Karena itu, Fahri mengingatikan bahwa defisit yang dialami BPJS Kesehatan sekarang ini, bukan permasalahan remeh, tetapi masalah strategis. Maka dari itu, jangan dilempar begitu saja kepada direktur BPJS Kesehatan dan Kemenkes, karena mereka hanya skrup dari siatem besar yang gagal mengatasi masalah ini.

"Ada ratusan rumah sakit dan institusi kesehatan yang terganggu opersionalnya. Perusahaan farmasi dan penyedia obat terancam gulung tikar. Dan, di sana ada peserta BPJS yang sebagian besar adalah rakyat tidak mampu. Bahkan, saat ini jumlah kepesertaannya sudah 77% ( 201 juta jiwa). Ada jutaan tenaga kesehatan (dokter, perawat, bidan) yang terhimpit nasibnya dan bergantung pada sukses program ini," katanya mengingatkan.

Disebutkan bahwa secara prinsipil, akar masalah defisit sudah jelas, yakni iuran yang masuk tidak seimbang dengan klaim yang dibayarkan karena harga iuran dibawah nilai ekonominya (underprice). Meski diotak-atik seperti apa, masalahnya akan kembali ke itu lagi. Tapi, kalau pemerintah seriusi ini hanya masalah alokasi uang saja.

"Kalau selama ini pemerintahan pak Jokowi begitu mudah mengeluarkan uang ratusan triliun untuk bangun infrastruktur, masa dfisit BPJS Kesehatan yang hanya 10 triliun saja tidak sanggup.

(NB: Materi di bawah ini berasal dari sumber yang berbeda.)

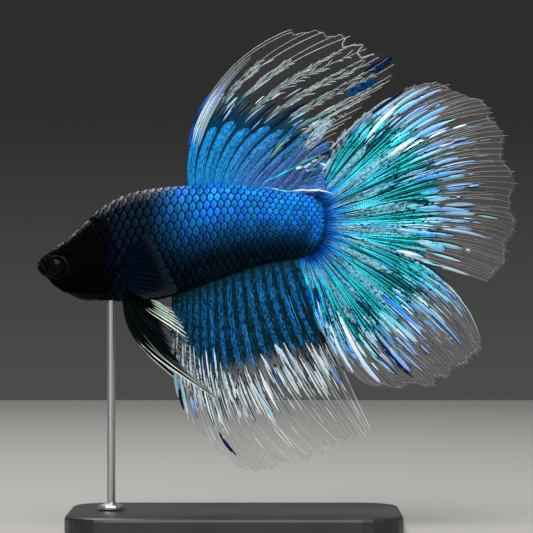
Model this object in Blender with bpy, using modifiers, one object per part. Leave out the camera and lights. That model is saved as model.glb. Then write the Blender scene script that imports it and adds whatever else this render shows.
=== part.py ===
"""A life-size male betta (Siamese fighting fish) of the double-tailed, long-finned kind, on a display stand.

The fish looks towards -X and swims level. Its own measures are in millimetres from the tip of the snout:
x runs back along the body, z runs up, y to its right. The empty "fish" carries them to their place over the stand.
The origin of the world is the middle of the underside of the stand's base.
"""

import math
from typing import NamedTuple

import bmesh
import bpy
from mathutils import Matrix, Vector

MM = 0.001
GAP = 0.3  # clearance between neighbouring solids
SNOUT_HEIGHT = 44.6  # above the surface that the stand rests on
SNOUT_AHEAD = 33.3  # from the middle of the base
FIN_THICKNESS = 0.5

BODY_RINGS = 27
BODY_SIDES = 24
WIDEST_LEVEL = 0.5  # of the body's depth, up from the belly

# Driving sections of the body, snout to tail: x, back, belly, half width.
SECTIONS = (
    (0.0, -0.3, -0.3, 0.0),
    (0.25, 0.7, -1.0, 0.65),
    (1.2, 1.75, -2.0, 1.35),
    (3.0, 2.95, -3.55, 2.15),
    (5.2, 4.5, -5.0, 2.85),
    (7.6, 6.7, -5.85, 3.4),
    (10.2, 9.1, -6.0, 3.85),
    (13.0, 10.9, -6.05, 4.2),
    (16.5, 12.3, -6.35, 4.35),
    (21.0, 13.0, -5.8, 4.2),
    (26.0, 13.4, -4.1, 3.75),
    (31.5, 13.6, -2.1, 3.15),
    (37.0, 13.0, -0.2, 2.45),
    (42.0, 12.2, 0.8, 1.75),
    (46.0, 11.7, 1.5, 1.1),
    (47.9, 10.9, 3.2, 0.8),
    (48.7, 7.6, 7.6, 0.0),
)

# Cuts that part the body: discs seen from the side (x, z, radius), a tilted block and an upright plane.
HEAD_DISC = (5.9, 0.6, 7.6)
GILL_DISC = (10.3, -0.6, 4.1)
GILL_COVER_DEPTH = 1.0
MOUTH_CORNER = (3.4, -2.6)
MOUTH_SLOPE = math.radians(35)  # the mouth rises towards the snout, as in fish that feed at the surface
JAW_BLOCK = (8.0, 8.0, 6.0)
STALK_START = 42.0
CUTTER_REACH = 30.0

EYE_CENTRE = (3.45, 1.97, -0.35)
EYE_RADII = (1.42, 0.8, 1.42)

BASE_SIZE = (56.0, 34.0, 3.3)
BASE_CORNER = 7.0
BASE_EDGE = 0.6
ROD_RADIUS = 0.7
ROD_FOOT_RADIUS = 2.4
ROD_FOOT_HEIGHT = 1.1
ROD_AT = 12.5  # x, under the breast, ahead of the pelvic fins
ROD_TOP = -4.4  # z, inside the belly
ROD_TIP = 0.3


class Ray(NamedTuple):
    """A fin ray seen from the side: its root, its direction there and at its tip in degrees, and its tip."""

    root: tuple
    leave: float
    arrive: float
    tip: tuple


class Fin(NamedTuple):
    """A fin as driving rays from front to back, with the folds that carry it out of its plane.

    rays_in_all: number of bony rays; depth_steps: facets along a ray; notch: how far the web falls short between
    rays; sway: sideways reach of the margin; ruffle, waves, phase: the folds that grow towards the margin;
    stands_out: how far the tips of a paired fin stand out from the flank.
    """

    rays: tuple
    rays_in_all: int
    depth_steps: int
    notch: float
    sway: float
    ruffle: float
    waves: float
    phase: float
    stands_out: float = 0.0


PLEAT = 0.1  # how far a ray stands above the web beside it
BEND_REACH = 0.36  # of a ray's length, how far each end keeps its direction

DORSAL = Fin(
    rays=(
        Ray((25.6, 12.2), 101, 20, (42.6, 39.8)),
        Ray((27.0, 12.4), 95, 22, (48.6, 39.8)),
        Ray((28.5, 12.5), 89, 22, (52.9, 38.5)),
        Ray((30.2, 12.6), 81, 27, (56.6, 36.2)),
        Ray((31.9, 12.6), 73, 33, (59.6, 35.2)),
        Ray((33.6, 12.4), 64, 31, (60.5, 32.2)),
        Ray((35.1, 12.1), 56, 27, (57.2, 29.3)),
        Ray((36.6, 11.9), 48, 23, (53.2, 25.0)),
        Ray((38.0, 11.7), 40, 20, (50.2, 22.6)),
        Ray((39.4, 11.4), 31, 16, (48.6, 19.4)),
        Ray((40.8, 11.2), 20, 10, (47.9, 16.4)),
        Ray((42.2, 11.0), 8, 2, (46.9, 13.2)),
    ),
    rays_in_all=13,
    depth_steps=8,
    notch=0.03,
    sway=-0.9,
    ruffle=0.8,
    waves=2.3,
    phase=0.15,
)
TAIL_UPPER = Fin(
    rays=(
        Ray((46.7, 11.0), 57, 31, (62.8, 30.5)),
        Ray((46.9, 10.7), 49, 17, (68.2, 31.0)),
        Ray((47.1, 10.2), 41, 9, (73.9, 28.8)),
        Ray((47.3, 9.7), 34, 6, (77.6, 25.8)),
        Ray((47.4, 9.1), 24, 1, (79.0, 21.0)),
        Ray((47.5, 8.5), 14, -5, (80.5, 15.7)),
        Ray((47.5, 7.9), 4, -12, (81.2, 10.1)),
        Ray((47.5, 7.3), -5, -21, (80.8, 5.0)),
        Ray((47.4, 6.7), -13, -27, (79.3, 0.5)),
        Ray((47.3, 6.2), -19, -24, (76.6, -3.2)),
    ),
    rays_in_all=13,
    depth_steps=9,
    notch=0.025,
    sway=1.9,
    ruffle=1.0,
    waves=1.7,
    phase=0.0,
)
TAIL_LOWER = Fin(
    rays=(
        Ray((47.1, 5.4), -13, -75, (75.4, -13.3)),
        Ray((46.9, 4.8), -25, -57, (74.3, -15.4)),
        Ray((46.7, 4.2), -34, -48, (72.0, -17.0)),
        Ray((46.4, 3.7), -44, -43, (69.1, -18.9)),
        Ray((46.1, 3.2), -51, -36, (66.6, -20.5)),
        Ray((45.7, 2.8), -58, -32, (62.0, -20.8)),
        Ray((45.3, 2.4), -65, -36, (57.4, -20.9)),
        Ray((44.9, 2.1), -72, -50, (52.7, -18.4)),
    ),
    rays_in_all=11,
    depth_steps=9,
    notch=0.025,
    sway=-1.9,
    ruffle=0.9,
    waves=1.5,
    phase=0.3,
)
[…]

Mereka sudah hitung koq. Apalagi jika program pembangunan infrastruktur yang dilakukan selama ini difokuskan untuk membangun infrastruktur kesehatan dan pendidikan, itu akan lebih riil dan berdampak pada kesejahteraan masyarakat bawah. Karena kesejahteraan rakyat adalah permasalahan riil saat ini," pungkas Fahri Hamzah.